Before the Sereboff decision, many courts held that ERISA plans could not pursue reimbursement because the governing statute merely allows them to seek "appropriate equitable relief" from plan beneficiaries, not legal damages. These courts further reasoned that allowing reimbursement would be inequitable because the ERISA plans had already been paid premiums to cover employees' medical expenses for accident-related injuries, and thus any reimbursement would constitute an unfair "windfall" for the plans.
Since Sereboff, however, the plans insist that whenever injury victims receive any compensation from a third party, they must repay all of their medical expenses first -- even if they owe others for uncovered expenses and have only obtained partial compensation for their injuries.
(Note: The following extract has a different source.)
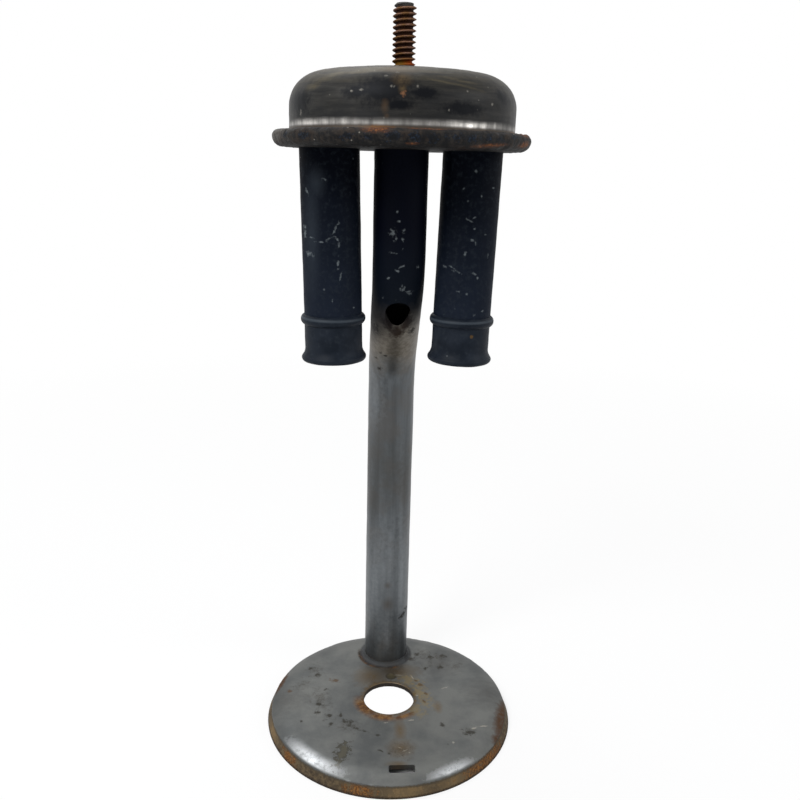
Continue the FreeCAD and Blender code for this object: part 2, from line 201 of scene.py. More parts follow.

Under some circumstances, that leaves injured employees worse off -- and ERISA plans better off -- than if the employees had received no compensation in the first place.
What Public Justice Is Doing
In two precedent-setting cases handled by Public Justice, the U.S. Courts of Appeals for the Third and Ninth Circuits placed clear limits on employer-based insurers' ability to recover medical benefits from injury victims -- the first courts in the country to do so. These landmark rulings in U.S. Airways v. McCutchen and in CGI v. Rose represent watershed victories for employee rights and injury victims across the country.
The U.S. Supreme Court granted review of the Third Circuit's decision in McCutchen, and Staff Attorney Matt Wessler argued the case in November 2012.